I remember looking at this back then and although I don’t remember the specifics, I remember not finding it useful for what I was doing.
So I loaded it up into the current patch with the current sounds encoded just as it was in your patch, using a dataset/labelset (as opposed to the mlp example above that is dataset/dataset so it has the “one-hot” vectors). And I get this:
(in effect, the mlp-based stuff doesn’t seem to be able to actually communicate confidence (other than flip-flopping between 100% this or 100% that))
When I did a ton of testing with this stuff in the past (LTEp) I found that this worked well for having a visual representation/spread for something where you mouse/browse around ala CataRT, but found that it didn’t work with classification nearly as well. I never tried using just purely spectral moments this, so that’s my next course of action.
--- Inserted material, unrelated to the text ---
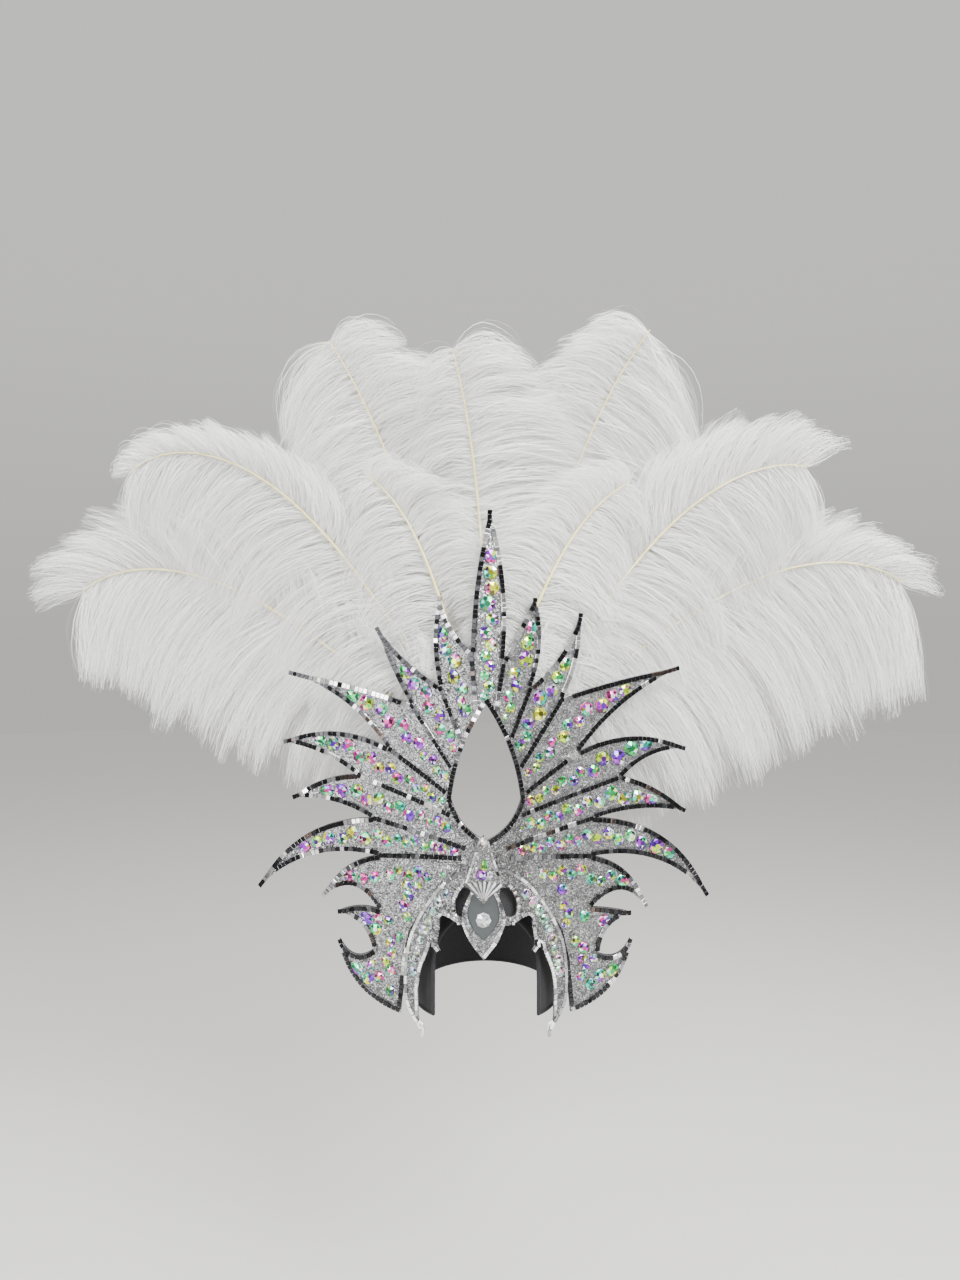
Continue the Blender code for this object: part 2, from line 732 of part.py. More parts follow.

My thinking, though, is that the “one-hot” approach is only as good as the core classification that can happen with it. e.g. if I don’t get good solid separation between the classes with the descriptors/recipe, it likely won’t work well for this at all.
So there’s some refinement here still I think(/hope) in terms of optimizing the descriptor recipe, but also curious if there’s anything else that can be done with regards to how interpolation/confidence is computed here. (e.g. mlp not working well and flip-flopping, numneighbours being one of the biggest deciding factors, etc…).
I do look forward to experimenting with this as in my case I just have 7 frames of analysis anyways, so I imagine I could just chuck all 7 frames in, rather than doing statistics on them and this would only slightly increase my dimension count while at the same time better representing morphology.